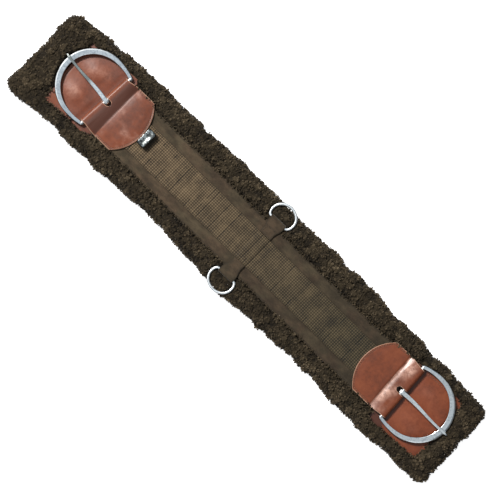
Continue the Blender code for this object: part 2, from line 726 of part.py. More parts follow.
def safe_seam(side, end):
    """Three sides of the base leather, open towards the middle."""
    a = math.radians(end.safe_turn)
    length_dir = Vector((math.cos(a), math.sin(a), 0.0)) * end.out
    width_dir = Vector((-math.sin(a), math.cos(a), 0.0))
    centre = Vector((end.safe_x, end.safe_y, SAFE_Z1 + THREAD_LIFT))
    far = end.safe_length / 2 - SAFE_SEAM_INSET
    half = end.safe_width / 2 - SAFE_SEAM_INSET
    corner = SAFE_SEAM_CORNER
    start = (end.bar_x - end.safe_x) * end.out + FOLD_R_IN + LEATHER_T + 5.0
    edge = [(start + (far - corner - start) * k / 5, half) for k in range(6)]
    for k in range(1, 4):
        b = math.pi / 2 * k / 4
        edge.append((far - corner + corner * math.sin(b), half - corner + corner * math.cos(b)))
    across = [(far, (half - corner) * (1.0 - 2.0 * k / 6)) for k in range(7)]
    points = edge + across + [(x, -y) for x, y in reversed(edge)]
    thread("safe_seam_" + side, [centre + length_dir * x + width_dir * y for x, y in points])


def straight_seam(name, y, face_z, x0, x1, steps):
    path = [Vector((x0 + (x1 - x0) * k / steps, y, face_z + THREAD_LIFT))
            for k in range(steps + 1)]
    thread(name, path, "dark_thread")


def web_seams(name, sign):
    """Edge seams of both webs; the wide web's break at the ring tab."""
    y = sign * (WEB_HALF - 2.2)
    straight_seam("web_seam_" + name + "_left", y, WEB_Z1, -228.0, RING_X - 16.0, 6)
    straight_seam("web_seam_" + name + "_right", y, WEB_Z1, RING_X + 16.0, 238.0, 6)
    straight_seam("strip_seam_" + name, sign * (STRIP_HALF - 1.8), STRIP_Z1, -214.0, 222.0, 10)


def tab_seam(name, sign):
    """A stitched box with clipped corners on the ring tab."""
    z = WEB_Z1 + 2 * GAP + 2 * TAB_T + THREAD_LIFT
    corners = [Vector((RING_X + x, sign * y, z))
               for x, y in ((-7.6, 28.2), (7.6, 28.2), (7.6, 40.0), (-7.6, 40.0))]
    path = []
    for a, b in zip(corners, corners[1:] + corners[:1]):
        path += [a + (b - a) * t for t in (0.12, 0.88)]
    thread("tab_seam_" + name, path, "dark_thread", closed=True)


def build():
    clear_scene()
    pad = fleece_pad()
    for side, end in ENDS.items():
        cut_end_pockets(pad, side, end)
        for piece in (chape, safe, buckle_frame, tongue, chape_seam, safe_seam):
            piece(side, end)
    cut_web_channel(pad)
    web_plate("backing_web", WEB_HALF, WEB_Z0, WEB_Z1, "band")
    web_plate("centre_web", STRIP_HALF, STRIP_Z0, STRIP_Z1, "ribbed")
    for name, sign in (("back", 1.0), ("front", -1.0)):
        cut_ring_pockets(pad, name, sign)
        for piece in (d_ring, ring_tab, tab_seam, web_seams):
            piece(name, sign)
    keeper_loop()


build()
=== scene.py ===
"""A padded girth: a fleece pad with webbing sewn along it, a leather chape, safe and
buckle at each end, two D rings and a metal keeper band near the middle.

It lies flat on the floor at z = 0, its length along X (left is -X, right is +X), its
back edge at +Y and its front edge at -Y. Shapes are worked out in millimetres and
stored in metres.
"""
import itertools
import json
import math
from functools import cached_property
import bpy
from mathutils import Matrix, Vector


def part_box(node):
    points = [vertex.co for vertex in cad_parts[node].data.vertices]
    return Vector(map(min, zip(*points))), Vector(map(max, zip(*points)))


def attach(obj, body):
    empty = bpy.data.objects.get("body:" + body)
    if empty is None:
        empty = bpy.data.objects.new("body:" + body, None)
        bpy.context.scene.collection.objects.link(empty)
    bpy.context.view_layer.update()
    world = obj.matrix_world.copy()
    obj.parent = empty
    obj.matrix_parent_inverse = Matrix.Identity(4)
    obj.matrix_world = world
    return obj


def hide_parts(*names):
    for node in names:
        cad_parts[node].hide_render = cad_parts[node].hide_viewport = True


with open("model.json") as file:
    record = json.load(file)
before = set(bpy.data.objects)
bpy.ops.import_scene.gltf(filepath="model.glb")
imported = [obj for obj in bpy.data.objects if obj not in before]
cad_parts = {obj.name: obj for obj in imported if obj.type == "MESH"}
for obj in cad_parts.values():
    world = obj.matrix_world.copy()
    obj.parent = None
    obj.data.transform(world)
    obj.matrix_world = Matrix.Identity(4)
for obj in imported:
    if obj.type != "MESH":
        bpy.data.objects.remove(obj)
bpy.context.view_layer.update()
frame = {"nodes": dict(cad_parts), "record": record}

from types import SimpleNamespace

import bmesh
import bpy
import numpy as np
from mathutils import Matrix, Vector
from mathutils.bvhtree import BVHTree
from mathutils.kdtree import KDTree

MM = 0.001
TAU = 2.0 * math.pi
rng = np.random.default_rng(74021)
scene = bpy.context.scene

# ------------------------------------------------------------------ driving dimensions, mm
JOINTS = {joint["name"]: joint for joint in frame["record"]["behaviour"]["joints"]}


def box_mm(node):
    low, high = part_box(node)
    return [c * 1000.0 for c in low], [c * 1000.0 for c in high]


def buckle_end(side, **shape):
    """Where a buckle bar lies, with the shape of the leather round it."""
    joint = JOINTS[f"frame_{side}_swing"]
    bar = Vector(joint["pos_m"]) * 1000.0
    axis = Vector(joint["axis"])
    along = axis.copy() if axis.y > 0 else -axis
    out = -1.0 if bar.x < 0 else 1.0
    outward = Vector((along.y, -along.x, 0.0)) * out
    return SimpleNamespace(bar_x=bar.x, bar_y=bar.y, bar_z=bar.z, along=along, out=out,
                           outward=outward, tilt=math.atan2(-along.x, along.y), **shape)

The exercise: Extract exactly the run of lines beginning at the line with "cut_web_channel(pad)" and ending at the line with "before = set(bpy.data.objects)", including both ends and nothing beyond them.

Output for this exercise:
    cut_web_channel(pad)
    web_plate("backing_web", WEB_HALF, WEB_Z0, WEB_Z1, "band")
    web_plate("centre_web", STRIP_HALF, STRIP_Z0, STRIP_Z1, "ribbed")
    for name, sign in (("back", 1.0), ("front", -1.0)):
        cut_ring_pockets(pad, name, sign)
        for piece in (d_ring, ring_tab, tab_seam, web_seams):
            piece(name, sign)
    keeper_loop()


build()
=== scene.py ===
"""A padded girth: a fleece pad with webbing sewn along it, a leather chape, safe and
buckle at each end, two D rings and a metal keeper band near the middle.

It lies flat on the floor at z = 0, its length along X (left is -X, right is +X), its
back edge at +Y and its front edge at -Y. Shapes are worked out in millimetres and
stored in metres.
"""
import itertools
import json
import math
from functools import cached_property
import bpy
from mathutils import Matrix, Vector


def part_box(node):
    points = [vertex.co for vertex in cad_parts[node].data.vertices]
    return Vector(map(min, zip(*points))), Vector(map(max, zip(*points)))


def attach(obj, body):
    empty = bpy.data.objects.get("body:" + body)
    if empty is None:
        empty = bpy.data.objects.new("body:" + body, None)
        bpy.context.scene.collection.objects.link(empty)
    bpy.context.view_layer.update()
    world = obj.matrix_world.copy()
    obj.parent = empty
    obj.matrix_parent_inverse = Matrix.Identity(4)
    obj.matrix_world = world
    return obj


def hide_parts(*names):
    for node in names:
        cad_parts[node].hide_render = cad_parts[node].hide_viewport = True


with open("model.json") as file:
    record = json.load(file)
before = set(bpy.data.objects)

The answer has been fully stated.